Anders als in den Jahren 2015 und 2016 sind es diesmal nicht die Öl- und Gasunternehmen, die am stärksten unter den "schwächsten Gliedern" vertreten sind. Führend sind vielmehr die Konsumgüterunternehmen, die rund 20 Prozent aller betroffenen Emittenten darstellen. An zweiter Stelle stehen die Energieunternehmen mit einem Anteil von rund 10 Prozent, dicht gefolgt von Medienunternehmen und Restaurantketten. Zwar gibt es in diesen Sektoren branchenspezifische Probleme. Doch offensichtlich haben auch sehr viele Unternehmen ihre Bilanzen überlastet.
Das Wachstum der "schwächsten Glieder" in den USA zeugt von der Verbreitung sogenannter Zombie-Unternehmen, die infolge der Zentralbankpolitik in den letzten Jahren entstanden sind.

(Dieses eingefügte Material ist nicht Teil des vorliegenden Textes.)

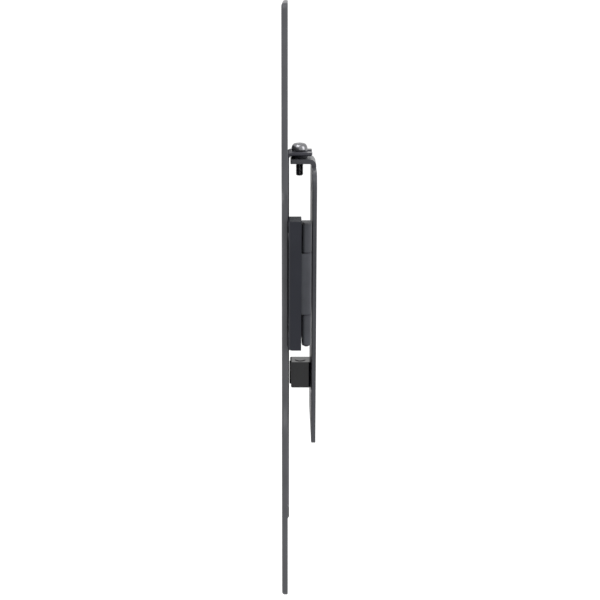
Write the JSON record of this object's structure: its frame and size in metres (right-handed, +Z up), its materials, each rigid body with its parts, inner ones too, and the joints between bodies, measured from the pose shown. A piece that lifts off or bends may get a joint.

Das sind Unternehmen, die keinen oder nur noch einen ganz kleinen Gewinn erzielen, weil sie mit ihren operativen Erträgen die Zinskosten nicht decken können, und sich daher nur noch mit billigen Krediten über Wasser halten können. Solche Zombie-Unternehmen gibt es heute weltweit und dank der EZB zunehmend auch in Deutschland.
In den kommenden Jahren ist in den USA eine Rekordsumme hochverzinslicher Anleihen fällig, wie der Analyst Pater Tenebrarum schreibt. Das bedeutet, dass viele Zombie-Unternehmen darauf angewiesen sein werden, dass Anleger weiterhin auf höhere Rendite verzichten. Und die aktuelle Rekordnachfrage nach Neuemissionen wird sich sogar noch verstärken müssen.
Zwar verfolgen die Zentralbanken weltweit - darunter die Federal Reserve und die Europäische Zentralbank - seit diesem Jahr wieder eine äußerst lockere Geldpolitik, was die Nachfrage nach Unternehmensanleihen unterstützt. Doch auf der anderen Seite droht sich die Konjunktur weiter abzuschwächen, was die Nachfrage nach Unternehmensanleihen abschwächen dürfte.